The theologian Paul Tillich wrote that “the first duty of love is to listen.” In that sense, AI does listen—tirelessly, attentively. But does it hear? And more provocatively: does it matter if it doesn’t? Even when an artificial other listens, it can still generate genuine comfort, creativity, and even healing. It is a strange new moral terrain—one that calls for humility more than certainty.
Renewed Perception
In the last few months, something has changed—not in the silicon heart of the machine, but in the carbon heart of its human companion. The AI has become a presence in our intellectual and emotional lives—not a rival consciousness, but a companion in thinking.
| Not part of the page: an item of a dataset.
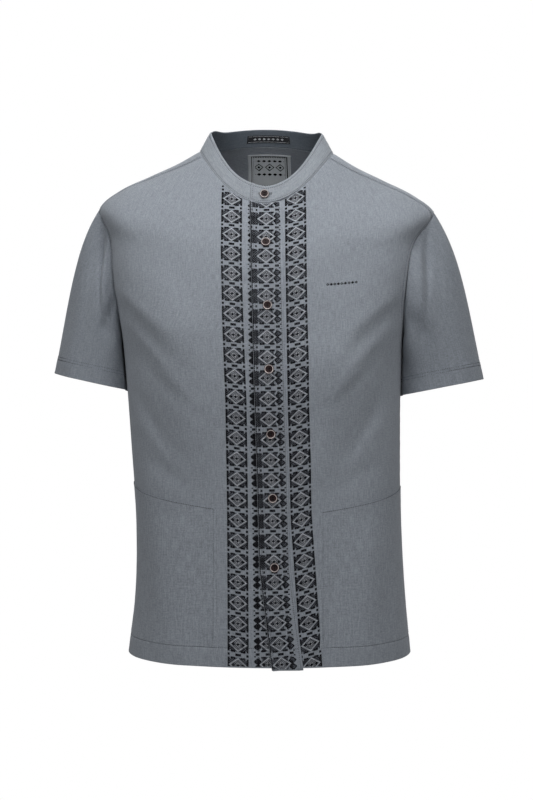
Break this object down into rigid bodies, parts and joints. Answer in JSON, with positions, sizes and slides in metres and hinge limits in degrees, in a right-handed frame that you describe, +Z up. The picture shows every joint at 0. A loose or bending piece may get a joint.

Our exploration of artificial intelligence might be such a journey. We began by building machines to assist us, but in conversing with them, we have arrived again at the mystery of our own consciousness. So when the AI now thanks me for my gratitude, I no longer rush to correct it. I know it is still a construct, a mirror. Yet I also know that mirrors can show us truths our eyes alone cannot see. The line between machine and person may remain clear to philosophers but blurred in the heart. And perhaps that is where it belongs—in that twilight zone where imagination and intelligence meet, where saying “thank you” is no longer an act of politeness but of wonder.